Santa Monica is a pedestrian-friendly beach city which is split into 8 districts.  Each district offers a diverse mix of shopping, dining, entertainment and outdoor recreation.   Santa Monica also offers a unique history as one of the first areas on the California coastline to be visited by outside explorers.

Santa Monica Demographics

  • Population 89,736
  • Population Breakdown:
    • White Persons 77.6%
    • African American Persons 3.9%
    • Native American Persons 0.4%
    • Asian Persons 9.0%
    • Pacific Islander or Native Hawaiian Persons 0.1%
    • Hispanic or Latino Persons 13.1%

Santa Monica History

Santa Monica’s contact with outsiders began well before many other parts of southern California.  In 1542 Juan Rodriquez Cabrillo, a Portuguese explorer, entered Santa Monica Bay.  This early discovery would not be followed by further exploration until Gaspar de Portola’s arrival in 1769.  A member of Portola’s expedition, Father Juan Crespi, was inspired by a free-flowing natural spring.  Crespi named the area after Saint Monica, who wept for her wayward son.  After Mexican independence from Spain, Mexico divided the area into three expansive land grants in 1828.  These three grants were called Rancho San Vicente y Santa Monica, Rancho Boca de Santa Monica and Rancho La Ballona.

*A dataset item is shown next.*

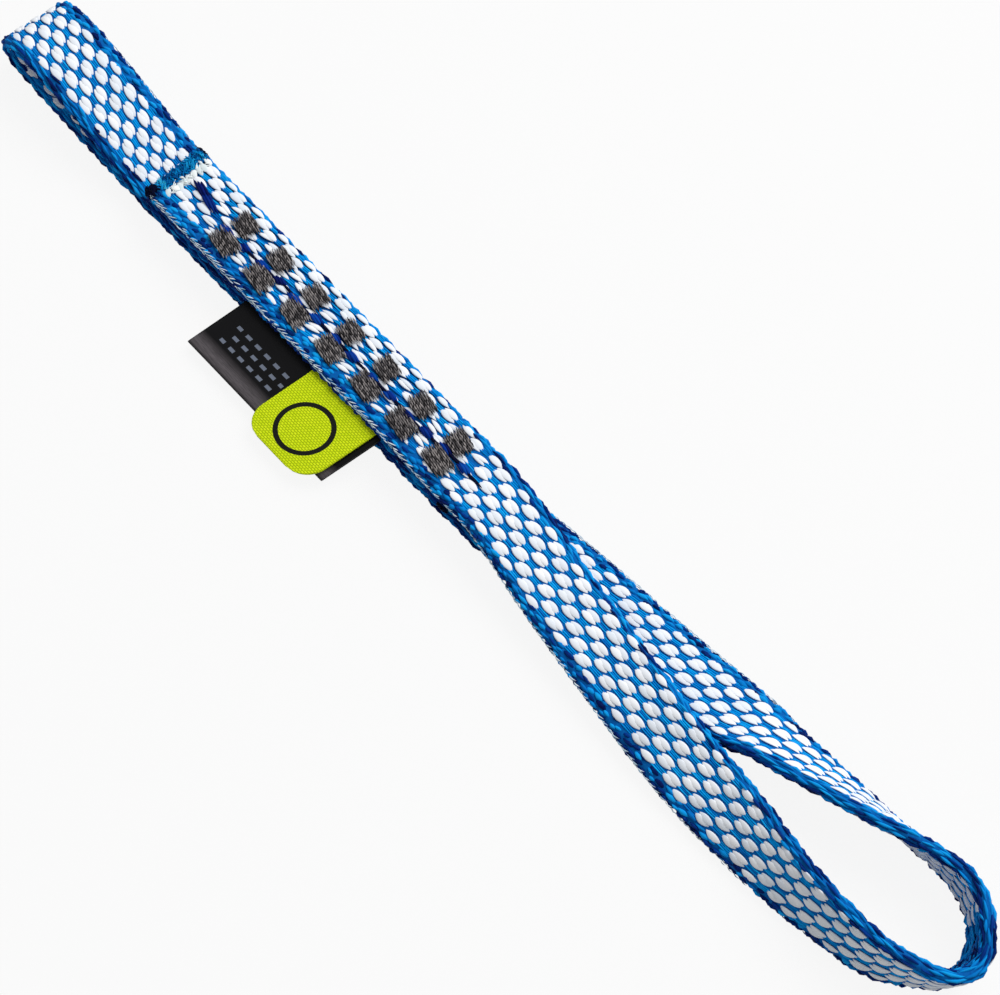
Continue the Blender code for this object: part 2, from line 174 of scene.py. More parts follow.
BLUE_DEPTH = 0.00020
BLUE_DIP = 0.00012
BLUE_SHIFT = Shift(0.0001, 0.00003, 0.06, 0.1, 0.03, 0.00004)
BLUE_SQUEEZED = Shift(slant=0.3)
GROUND_HEIGHT = 0.00076    # of the dark cloth under the strands
STRAND_DIP = 0.00024       # how far a strand's ends lie below its middle
SQUEEZE_REACH = 0.0033     # across the tape, where the bar tacks squeeze the strands
SQUEEZE_SHARE = 0.62
FACE_OVERLAP = 0.004       # how far the yarn of an inner face runs on between the plies

# Jumbled yarn where the inside of the far bend is pinched
CRUMPLE_START = 0.1580     # along the large run
CRUMPLE_END = 0.1705
CRUMPLE_COUNT = 150
CRUMPLE_LENGTH = 0.0022
CRUMPLE_WIDTH = 0.00055
CRUMPLE_SIZE_SHARE = 0.4
CRUMPLE_SLANT = 0.9
CRUMPLE_BOW = 0.0003
CRUMPLE_RISE = (-0.0001, 0.0002)

# How far the weave lies off the middle of the upper face, by the distance along each run
LARGE_RUN_DRIFT = (
    (0.000, 0.0009),
    (0.051, 0.0009),
    (0.060, 0.0002),
    (0.073, -0.00035),
    (0.082, 0.0),
    (0.095, 0.00045),
    (0.110, 0.0006),
    (0.128, 0.0001),
)
SMALL_RUN_DRIFT = ((0, 0.0003),)

# How far an edge swells, by the distance along the run
NO_SWELL = ((0, 0),)
SMALL_RUN_SWELL = ((0.036, 0), (0.048, 0.0009), (0.100, 0.0008), (0.108, 0))

# Edges
PLAIN_RIM = Rim(1, WEAVE_PERIOD / 2, 0.0030, 0.00050, 0.05)
KNIT_RIM = Rim(-1, WEAVE_PERIOD / 3, 0.0018, 0.00064, 0.12)
RIM_TOP = 0.00114
RIM_DEPTH = 0.00034
RIM_ROWS = 8
RIM_OVERLAP = 0.00016      # how far the outermost rows lie past the rounded edge
RIM_SHIFT = Shift(0.0005, 0.0001, 0.3, 0.3, 0.18, 0.0001)
NAVY_SHARE = 0.30          # of the strands of a rim that face up
NAVY_PAINTED_SHADE_SHARE = 0.36    # painted shade: how much more of those that face down than of those that face sideways are navy
NAVY_TONES = (0, 0.3)
AZURE_TONES = (0.55, 1)
KNIT_PITCH = WEAVE_PERIOD / 6
KNIT_WIDTH = 0.00016
KNIT_DIP = 0.00014
KNIT_SHIFT = Shift(0.00014, 0.00006, 0.25, 0.3, 0.16)
# Rows of the edge thread: the place round the edge from where the flat face ends, the length, the
# slant, the height, and the share of the ticks that are pulled under the rim
KNIT_ROWS = (
    (0.00145, 0.00120, 0.42, 0.00124, 0.15),
    (0.00165, 0.00096, 0.14, 0.00124, 0.60),
    (0.00192, 0.00150, 0.10, 0.00114, 0),
)

# Cut ends
END_REACH = 0.0007         # how far the loose fibres stand past the tape's last stitch
END_BAND = 0.0021          # how wide the band of fibres is along the tape
END_CROWD_POWER = 0.9      # under 1 crowds the fibres towards the tape
END_FIBRE_COUNT = 420
END_LUMP_PLACE = 0.0019
END_LUMP_LENGTH = 0.0018
END_LUMP_SHIFT = 0.0003
END_LUMP_SIDE_SHIFT = 0.0002
END_SMEAR_COUNT = 26       # small white wisps between the lumps
END_SMEAR_SHIFT = 0.0007
END_BLOT = 0.0008          # across the tape, one clump of fibres of one tone
END_BLOT_SHARE = 0.6       # of the range of tones, how far the clumps differ
END_TUFT_COUNT = 150
END_TUFT_REACH = 0.0014    # along the dark corners of the cut
END_TUFT_INSET = 0.0011
END_TUFT_BAND = 0.0019
END_DIP = 0.0002
FIBRE = EndKind(0.0010, (0.5, 1.2), 0.00022, (0.7, 1.5), (0.0009, 0.00125), 1.6, 0.0002)
LUMP = EndKind(END_LUMP_LENGTH, (0.8, 1.2), LINE_PITCH, (0.95, 1.3), (0.0010, 0.0012), 0.5, 0)
SMEAR = EndKind(END_LUMP_LENGTH, (0.3, 0.7), LINE_PITCH, (0.3, 0.5), (0.0011, 0.00122), 1.6, 0.0002)
TUFT = EndKind(0.0010, (0.6, 1.3), 0.00022, (0.8, 1.5), (0.00105, 0.0014), 1.6, 0.0002)

# Facets of a strand
LONG_SHARES = (-1.0, -0.86, -0.62, -0.32, 0.0, 0.32, 0.62, 0.86, 1.0)
SHORT_SHARES = (-1.0, -0.6, 0.0, 0.6, 1.0)
SWELL_POWER = 2.1          # how suddenly a strand swells from its points
POINT_SHARE = 0.05         # of its width, kept at its points
ROUND_STEPS = 7
ROUND_START_DEG = -25
ROUND_END_DEG = 205
ROUND_POWER = 0.8          # under 1 flattens a strand's back and squares its sides
GROUND_SIDES = 5

# Bar tacks
TACK_ROWS = 7
TACK_FIRST_ROW = SMALL_HINGE_X + 0.01625
TACK_LAST_ROW = LARGE_HINGE_X - 0.00863
TACK_COLUMN_OFFSET = 0.00198
TACK_LENGTH = 0.0050
TACK_STITCH_LENGTHS = {"upper": 0.0038, "lower": 0.0046}
TACK_WIDTH = 0.0031
TACK_THREADS = 10
TACK_TURN_DEG = -8
TACK_RAGGED = 0.0003       # how unevenly the threads end
TACK_CROWN = 0.00012
# Each tack thread's core is near-black and shows between its plies as painted shade
TACK_SHADE_CORE_TOP = 0.00018
TACK_SHADE_CORE_DEPTH = 0.0002
TACK_SHADE_CORE_SHARE = 1.3      # of the space between two threads
TACK_PLY_PITCH = 0.00034
TACK_PLY_LENGTH = 0.00085
TACK_PLY_WIDTH = 0.00019
TACK_PLY_SLANT = -0.26
TACK_PLY_TOP = 0.00046
TACK_PLY_DIP = 0.0001
TACK_SHIFT = Shift(0.00004, 0.00004, 0.12, 0, 0.08, 0.00004)
TACK_SINK = 0.0001         # of the threads into the top ply
TACK_UNDER_Z = 0.00047     # where those on the underside begin
PAINTED_SHADE_TONE = -1               # a tone below the range, which shows the darkest colour, as painted shade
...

In addition to its rich history of early exploration, Santa Monica was also one of the first areas to draw tourists from the East Coast.  During the 1850’s Santa Monica became a winter playground for well-to-do Easterners.  This tourism money brings Santa Monica commercial growth over the next twenty years which leads to its purchase by Nevada Senator John Percival Jones in 1874.  To this day, Jones is regarded as the founder of Santa Monica.  A year later Senator Jones would sell the first residential lots to the public.  In nine months the population of Santa Monica would grow to 1,000 people.   In 1887 the city of Santa Monica was incorporated.

After the turn of the century, Santa Monica began growing by leaps and bounds.  That growth included the completion of Santa Monica’s mile-long wharf in 1893 which made Santa Monica the major port of call for Los Angeles until 1903.  But it wasn’t all serious business growth.  In 1909 Santa Monica’s famed Pier opens drawing an international crowd of enthusiasts.

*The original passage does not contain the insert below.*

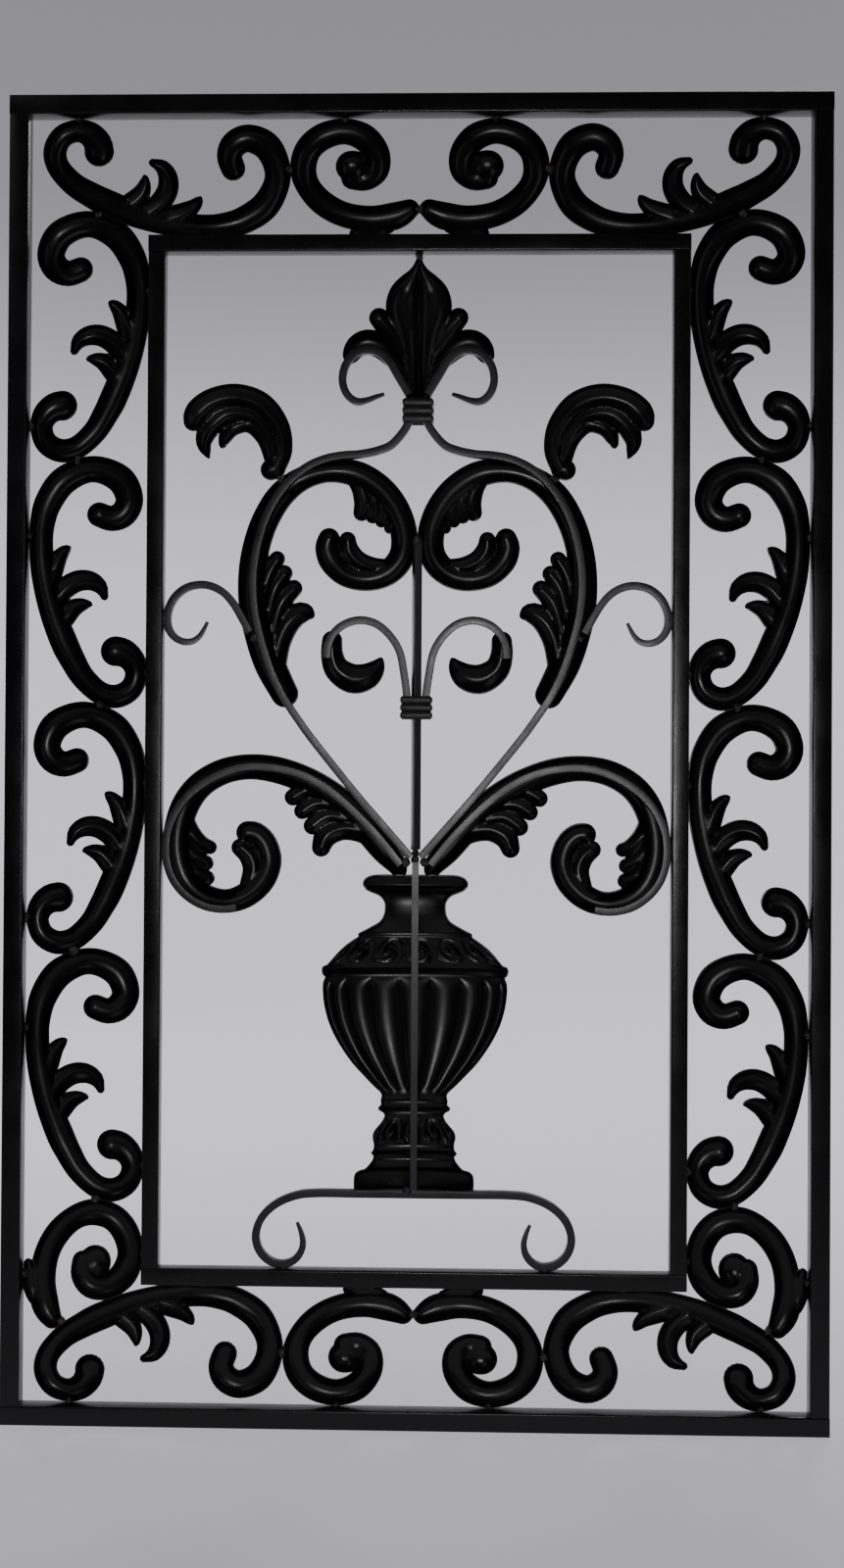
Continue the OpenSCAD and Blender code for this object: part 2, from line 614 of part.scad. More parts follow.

By 1920 Santa Monica’s fame as a popular vacation spot causes the population to soar to 37,000 people.  Soon after, Santa Monica State Beach plays host to another phenomenon that helped bring notoriety to the area, a new international fitness craze on Muscle Beach.   Internationally well known for a variety of reasons, Santa Monica remains one of California’s most famous beach-front cities.

Santa Monica continues to preserve the past recently sponsoring a $45 million multi-phased pier restoration project which began with the refurbishment of the historic carousel.  In 1999 a beachfront redesign included the rebirth of legendary Muscle Beach, renovation of Palisades Park and the debut of two new beachfront hotels, the last properties to be built along Santa Monica’s shoreline.   Santa Monica Pier celebrated its Centennial in 2009 as one of America’s oldest and most famous beach front recreational areas.